Post-Production Infrastructure

Cover crops can be used after harvest to reduce soil erosion by wind and water, as well as maintain the farm ecosystem. Cover crops will also sequester carbon in the plants and soil.

Capture technologies for animal manure include developing alternate energy sources such as gas capture technologies for stored livestock manure to utilize wasted energy and reduce greenhouse gas emissions. Waste reduction and sanitation systems will need to see technological and innovative advances in the coming years to appropriately address climate concerns.

Technology

Technology has a role to play in creating economic and ecological benefits in the agribusiness value chain, including resilient infrastructure to mitigate climate change impact. Advancements in artificial intelligence, system design solutions (e.g. circular economy) and orchestration technologies (e.g. creating efficient supply chains) can enable new agribusiness models and lead to increased food security through more productive, efficient, sustainable and resilient food production globally. Technological innovation is a key driver in the push for solutions to address some of the environmental, social and economic challenges and opportunities in the agribusiness industry.

Funding

High levels of investment are needed to develop, construct, operate and maintain resilient infrastructure, in every area, including agribusiness. Various governments, including the Government of Canada, has programs in place to support and promote resilient agriculture projects. For example, Agriculture and Agri-Food Canada (AAFC) has grant programs to help agricultural operations reduce their climate impacts and become more resilient. The Agricultural Greenhouse Gasses Program is funded by cost sharing with both the applicants and the AAFC. Support from the government may come as a cash contribution or as an in-kind contribution. Alternative energy infrastructure will also often be subsidized by the government.

International support through the UN National Adaptation Plans Program may also provide in-kind assistance to develop resiliency infrastructure. Similarly, New York state released a new climate change policy to reduce emissions which has grant programs associated to it. Such grants may be tied to achieving certain amounts of green technology, low emission levels or developing clean energy.

Green organizations insist that costs should not only be publicly covered bu that action and costs should be taken on by the individual producer. As some of the larger agricultural businesses are significant contributors to greenhouse gas emissions and realize profits, many climate proponents argue that they should be incurring the costs of resiliency infrastructure. New York state recently released a climate plan which shares the burden of cost to reduce emissions between government and producer.

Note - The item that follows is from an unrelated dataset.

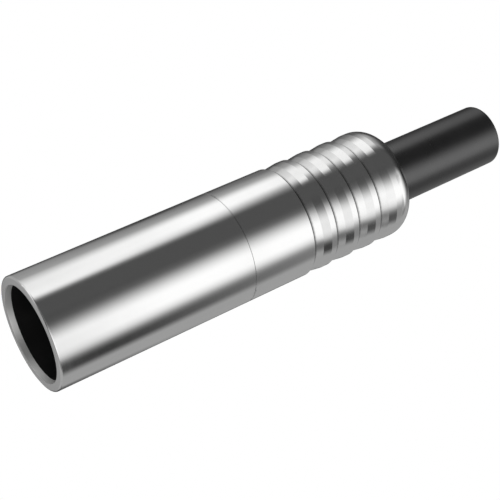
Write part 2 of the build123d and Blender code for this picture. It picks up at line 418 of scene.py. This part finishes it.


# painted shade at the feet of the grip's grooves: the colour is darkened there, and the metal is rougher
GROOVE_FEET_SHADE = Band(
    least_r=8.6 * MM,
    full_r=8.92 * MM,
    gone_r=9.04 * MM,
    first_z=45.5 * MM,
    last_z=63.5 * MM,
    colour=(0.05, 0.05, 0.05),
    rougher=0.25,
)
# the bare lip in front of the liner, turned but not polished
MOUTH_LIP = Band(
    least_r=7.8 * MM,
    full_r=8.1 * MM,
    gone_r=8.14 * MM,
    first_z=-1.0 * MM,
    last_z=0.97 * MM,
    colour=(0.8, 0.8, 0.79),
    rougher=0.4,
)
# the small edges on both sides of the seam, polished with the wall
SEAM_EDGES = Band(
    least_r=9.385 * MM,
    full_r=9.6 * MM,
    gone_r=9.7 * MM,
    first_z=34.7 * MM,
    last_z=35.2 * MM,
    flush=1.0,
)

FINISHES: dict[Slot, MachinedMetal | MouldedSkin] = {
    Slot.PLATED_SHELL: MachinedMetal(
        name="satin_nickel_plate",
        colour=(0.95, 0.95, 0.945),
        hazed=(0.92, 0.92, 0.915),
        roughness=0.085,
        mark_spread=0.05,
        haze_spread=0.03,
        mark_pitch=0.16 * MM,
        mark_depth=0.0010 * MM,
        bands=(GROOVE_FEET_SHADE, MOUTH_LIP, SEAM_EDGES),
    ),
    Slot.BLACK_PLASTIC: MouldedSkin(
        name="black_moulding",
        colour=(0.005, 0.005, 0.0051),
        flowed=(0.009, 0.009, 0.0092),
        roughness=0.3,
        roughness_spread=0.1,
        grain_size=0.11 * MM,
        grain_depth=0.006 * MM,
    ),
    Slot.CONTACT_METAL: MachinedMetal(
        name="silver_plated_pin",
        colour=(0.82, 0.81, 0.78),
        hazed=(0.74, 0.72, 0.67),
        roughness=0.2,
        mark_spread=0.12,
        haze_spread=0.08,
        mark_pitch=0.09 * MM,
        mark_depth=0.0020 * MM,
        haze_scale=260.0,
    ),
    Slot.SPRING_METAL: MachinedMetal(
        name="rolled_strip",
        colour=(0.72, 0.72, 0.71),
        hazed=(0.6, 0.6, 0.59),
        roughness=0.27,
        mark_spread=0.16,
        haze_spread=0.08,
        mark_pitch=0.07 * MM,
        mark_depth=0.0022 * MM,
        grain=Grain.ALONG_THE_AXIS,
        haze_scale=200.0,
    ),
    Slot.GREY_RUBBER: MouldedSkin(
        name="grey_ring_rubber",
        colour=(0.115, 0.115, 0.118),
        flowed=(0.135, 0.135, 0.135),
        roughness=0.62,
        roughness_spread=0.12,
        grain_size=0.09 * MM,
        grain_depth=0.007 * MM,
    ),
    Slot.PALE_PLASTIC: MouldedSkin(
        name="natural_moulding",
        colour=(0.64, 0.64, 0.61),
        flowed=(0.59, 0.585, 0.555),
        roughness=0.4,
        roughness_spread=0.12,
        grain_size=0.14 * MM,
        grain_depth=0.005 * MM,
    ),
    Slot.BLACK_RUBBER: MouldedSkin(
        name="satin_black_rubber",
        colour=(0.0018, 0.0018, 0.002),
        flowed=(0.0038, 0.0038, 0.0041),
        roughness=0.3,
        roughness_spread=0.07,
        grain_size=0.16 * MM,
        grain_depth=0.003 * MM,
        ior=2.02,
    ),
}


class Wardrobe:
    """Builds each finish once and hands it out."""

    def __init__(self) -> None:
        """Starts with nothing built."""
        self._made: dict[Slot, bpy.types.Material] = {}

    def finish(self, slot: Slot) -> bpy.types.Material:
        """Hands out a finish, and builds it first where it is new.

        Args:
            slot: The finish's name.

        Returns:
            Its material.
        """
        if slot not in self._made:
            self._made[slot] = FINISHES[slot].material()
        return self._made[slot]


@dataclass
class ScrewThread:
    """A right-hand ridge that winds round a plain neck, with its section sunk a little into the metal.

    It rises to its full height over run_out_turns at each end, from dip times its height under the
    neck. Its edges stay sharp where its faces turn by more than sharp_from.
    """

    root_r: float
    crest_r: float
    first_z: float
    last_z: float
    pitch: float
    crest_width: float
    root_width: float
    buried: float
    run_out_turns: float = 0.35
    dip: float = 0.05
    steps_per_turn: int = 112
    sharp_from: float = 25.0

    def _profile(self, rise: np.ndarray) -> tuple[np.ndarray, np.ndarray]:
        """Works out the ridge's section for every step of its path.

        The section has six corners: two under the neck's surface, two at the root and two at the
        crest. The crest's radius is the root's plus the ridge's height times rise, and the root's
        corners never stand above the crest's.

        Args:
            rise: The share of the full height at each step, a little below 0 at both ends.

        Returns:
            The radius and the offset along the axis, each of steps x corners.
        """
        steps = rise.size
        height = self.crest_r - self.root_r
        crest = self.root_r + height * rise
        inner = np.full(steps, self.root_r - self.buried)
        root = np.minimum(np.full(steps, self.root_r), crest)
        radius = np.stack((inner, root, crest, crest, root, inner), axis=1)
        half = np.array((self.root_width, self.root_width, self.crest_width)) / 2
        offset = np.tile(np.concatenate((-half, half[::-1])), (steps, 1))
        return radius, offset

    def mesh(self, name: str) -> bpy.types.Mesh:
        """Winds the section up the neck.

        At the angle a from +X, a point of the path lies at the height first_z + pitch * a / (2 pi).
        Each corner of the section has its own radius and its own offset from that height. Both ends
        are closed with one face.

        Args:
            name: The mesh's name.

        Returns:
            The closed mesh.
        """
        turns = (self.last_z - self.first_z) / self.pitch
        steps = int(round(turns * self.steps_per_turn)) + 1
        turn = np.linspace(0.0, turns, steps)
        ends = np.minimum(turn, turns - turn) / self.run_out_turns
        ends = np.clip(ends, 0.0, 1.0)
        rise = ends * ends * (3.0 - 2.0 * ends) * (1.0 + self.dip) - self.dip
        radius, offset = self._profile(rise)
        sides = radius.shape[1]
        angle = turn[:, None] * 2.0 * math.pi
        height = self.first_z + self.pitch * turn[:, None] + offset
        points = np.stack((radius * np.cos(angle), radius * np.sin(angle), height), axis=2)
        step = np.arange(steps - 1)[:, None] * sides
        ahead = step + sides
        corner = np.arange(sides)[None, :]
        after = (corner + 1) % sides
        quads = np.stack((step + corner, ahead + corner, ahead + after, step + after), axis=2)
        last = (steps - 1) * sides
        caps = [tuple(range(sides)), tuple(range(last + sides - 1, last - 1, -1))]
        made = bpy.data.meshes.new(name)
        made.from_pydata(points.reshape(-1, 3).tolist(), [], quads.reshape(-1, 4).tolist() + caps)
        made.shade_smooth()
        made.set_sharp_from_angle(angle=math.radians(self.sharp_from))
        made.validate()
        return made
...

Public private partnerships (PPPs) can be a result of cost-sharing initiatives for resilient agriculture infrastructure. There have been many PPPs around the world that have shown the effectiveness of these partnerships in mobilizing funds to create resiliency in agriculture and long-term economic and ecological benefit. Thailand, India and Russia have shown good results from these partnerships and have reported on the benefits and lessons learned. As climate resilience becomes more and more an imperative around the world, it is likely that PPPs and innovative ways to partner to create value and long-term benefits while increasing climate resiliency will become more and more common.

Ultimately funding for climate resilient infrastructure will likely come from all areas – the individual, the corporation, researchers and government. All sectors should be on board to mitigate and adapt to the changing global climate.